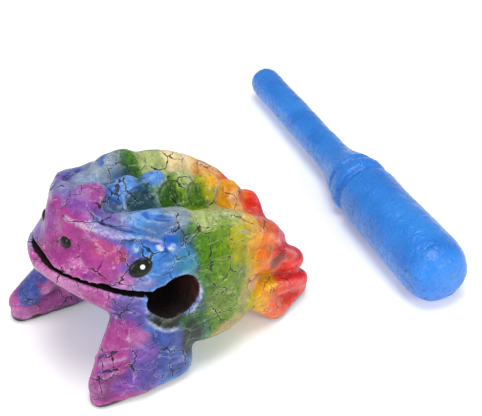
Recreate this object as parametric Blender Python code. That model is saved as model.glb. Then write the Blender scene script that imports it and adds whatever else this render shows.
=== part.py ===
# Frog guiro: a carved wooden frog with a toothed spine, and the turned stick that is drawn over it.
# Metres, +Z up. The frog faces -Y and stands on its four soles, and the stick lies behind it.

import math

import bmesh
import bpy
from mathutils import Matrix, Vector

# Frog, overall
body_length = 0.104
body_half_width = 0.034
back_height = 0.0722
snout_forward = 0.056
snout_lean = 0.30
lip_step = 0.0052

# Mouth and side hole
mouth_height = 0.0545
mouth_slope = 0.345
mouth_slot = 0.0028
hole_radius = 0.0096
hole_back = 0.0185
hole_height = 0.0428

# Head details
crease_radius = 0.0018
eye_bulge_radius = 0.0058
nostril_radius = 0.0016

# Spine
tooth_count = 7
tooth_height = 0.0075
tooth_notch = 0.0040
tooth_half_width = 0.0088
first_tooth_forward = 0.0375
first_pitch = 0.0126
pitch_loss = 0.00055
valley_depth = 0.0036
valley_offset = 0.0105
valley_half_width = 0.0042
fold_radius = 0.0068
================
CHALLENGE:
Print all of the data exactly as it was given.

THE REPLY:
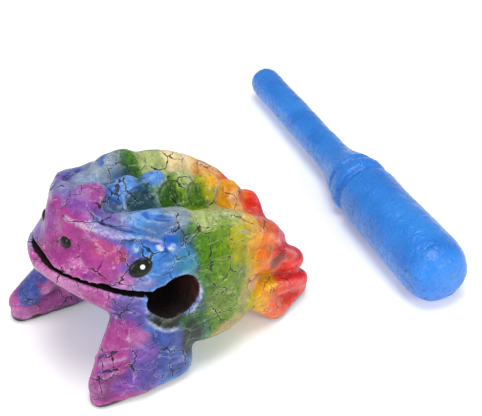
Recreate this object as parametric Blender Python code. That model is saved as model.glb. Then write the Blender scene script that imports it and adds whatever else this render shows.
=== part.py ===
# Frog guiro: a carved wooden frog with a toothed spine, and the turned stick that is drawn over it.
# Metres, +Z up. The frog faces -Y and stands on its four soles, and the stick lies behind it.

import math

import bmesh
import bpy
from mathutils import Matrix, Vector

# Frog, overall
body_length = 0.104
body_half_width = 0.034
back_height = 0.0722
snout_forward = 0.056
snout_lean = 0.30
lip_step = 0.0052

# Mouth and side hole
mouth_height = 0.0545
mouth_slope = 0.345
mouth_slot = 0.0028
hole_radius = 0.0096
hole_back = 0.0185
hole_height = 0.0428

# Head details
crease_radius = 0.0018
eye_bulge_radius = 0.0058
nostril_radius = 0.0016

# Spine
tooth_count = 7
tooth_height = 0.0075
tooth_notch = 0.0040
tooth_half_width = 0.0088
first_tooth_forward = 0.0375
first_pitch = 0.0126
pitch_loss = 0.00055
valley_depth = 0.0036
valley_offset = 0.0105
valley_half_width = 0.0042
fold_radius = 0.0068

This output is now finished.